- **Collected data**
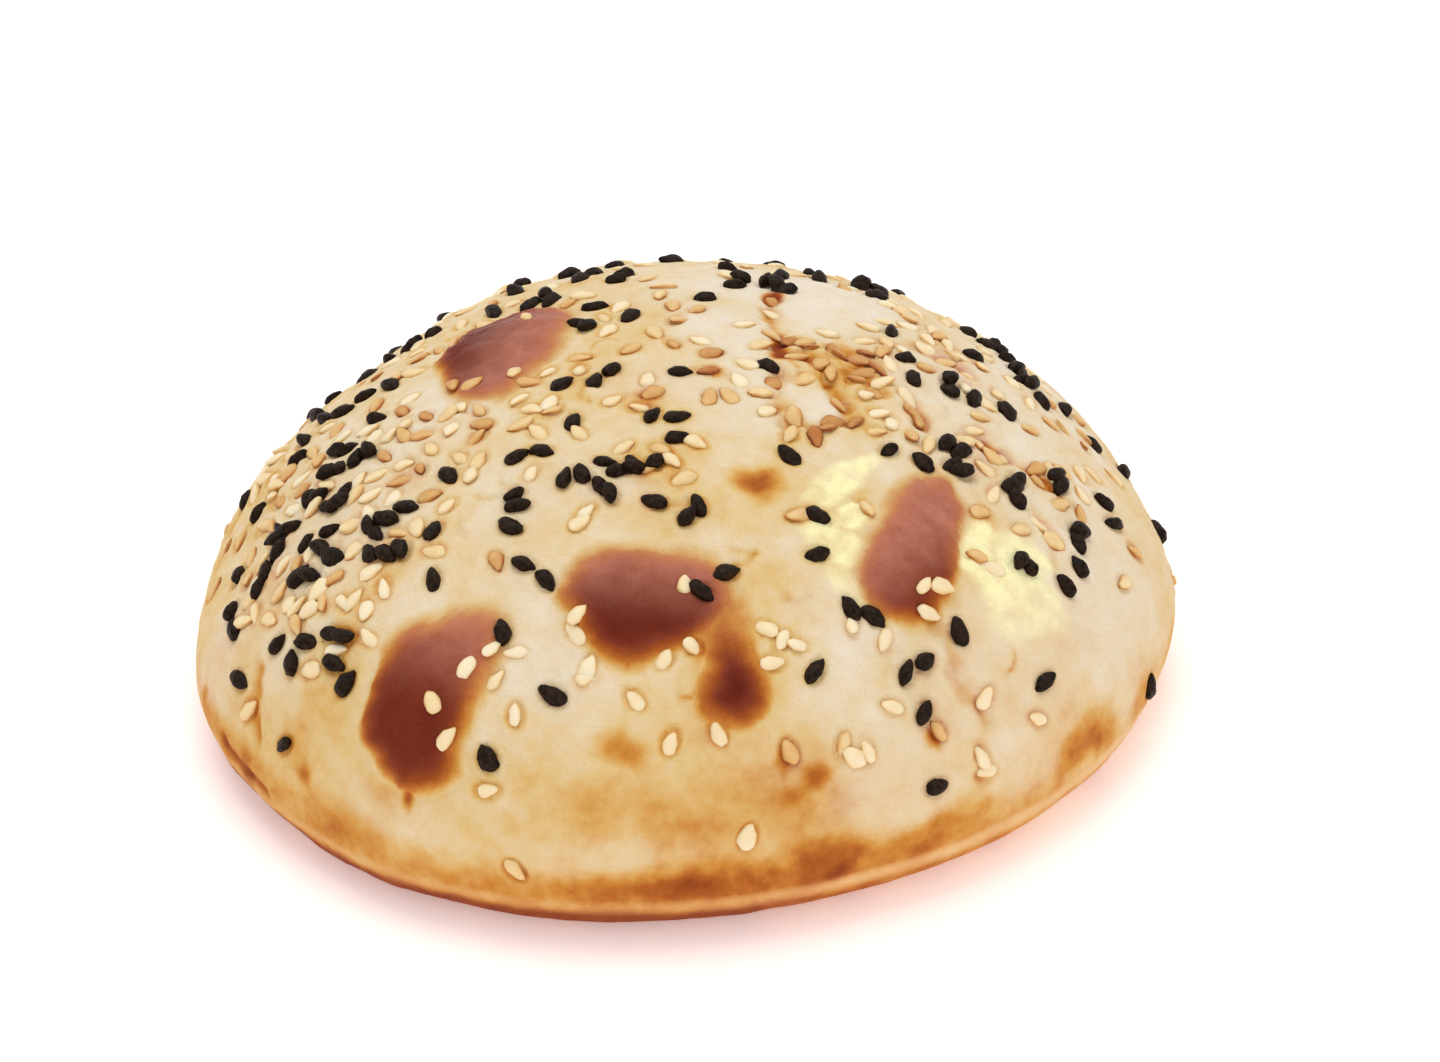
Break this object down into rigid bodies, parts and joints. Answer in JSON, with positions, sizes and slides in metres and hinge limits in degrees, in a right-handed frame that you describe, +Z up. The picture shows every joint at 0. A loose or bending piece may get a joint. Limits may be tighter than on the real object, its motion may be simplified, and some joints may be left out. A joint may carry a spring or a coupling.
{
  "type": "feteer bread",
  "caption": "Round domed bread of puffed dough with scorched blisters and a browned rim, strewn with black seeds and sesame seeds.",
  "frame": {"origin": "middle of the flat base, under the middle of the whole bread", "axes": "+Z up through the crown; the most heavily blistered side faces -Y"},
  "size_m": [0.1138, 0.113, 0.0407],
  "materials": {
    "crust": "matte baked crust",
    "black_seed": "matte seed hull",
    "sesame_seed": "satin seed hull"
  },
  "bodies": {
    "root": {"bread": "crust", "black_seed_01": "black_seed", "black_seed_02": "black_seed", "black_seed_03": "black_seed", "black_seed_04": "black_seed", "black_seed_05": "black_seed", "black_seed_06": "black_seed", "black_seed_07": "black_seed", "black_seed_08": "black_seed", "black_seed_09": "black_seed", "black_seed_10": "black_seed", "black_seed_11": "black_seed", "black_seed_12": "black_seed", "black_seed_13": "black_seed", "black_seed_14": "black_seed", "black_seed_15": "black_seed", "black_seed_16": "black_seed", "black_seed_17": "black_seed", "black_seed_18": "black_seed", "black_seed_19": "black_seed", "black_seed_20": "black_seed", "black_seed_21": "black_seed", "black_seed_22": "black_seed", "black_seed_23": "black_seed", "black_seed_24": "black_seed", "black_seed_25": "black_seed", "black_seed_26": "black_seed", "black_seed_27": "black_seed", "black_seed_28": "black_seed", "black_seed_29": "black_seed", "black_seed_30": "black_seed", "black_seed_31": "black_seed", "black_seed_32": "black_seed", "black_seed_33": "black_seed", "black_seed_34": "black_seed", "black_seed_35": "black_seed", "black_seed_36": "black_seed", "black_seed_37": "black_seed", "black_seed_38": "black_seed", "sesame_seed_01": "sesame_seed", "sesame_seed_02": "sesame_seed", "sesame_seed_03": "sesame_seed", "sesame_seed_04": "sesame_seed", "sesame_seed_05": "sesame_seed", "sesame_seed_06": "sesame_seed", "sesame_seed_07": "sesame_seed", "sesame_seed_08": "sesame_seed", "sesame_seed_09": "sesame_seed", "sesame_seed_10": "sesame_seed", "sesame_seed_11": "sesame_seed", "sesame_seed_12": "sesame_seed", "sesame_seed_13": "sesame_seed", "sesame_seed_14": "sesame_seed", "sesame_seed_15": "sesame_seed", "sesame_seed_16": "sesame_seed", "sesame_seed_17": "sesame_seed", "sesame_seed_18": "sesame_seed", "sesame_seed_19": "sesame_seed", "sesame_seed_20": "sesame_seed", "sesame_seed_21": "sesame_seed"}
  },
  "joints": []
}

- **What is asked**
Copy out each line that contains the word "bodies".

- **Task solution**
Break this object down into rigid bodies, parts and joints. Answer in JSON, with positions, sizes and slides in metres and hinge limits in degrees, in a right-handed frame that you describe, +Z up. The picture shows every joint at 0. A loose or bending piece may get a joint. Limits may be tighter than on the real object, its motion may be simplified, and some joints may be left out. A joint may carry a spring or a coupling.
  "bodies": {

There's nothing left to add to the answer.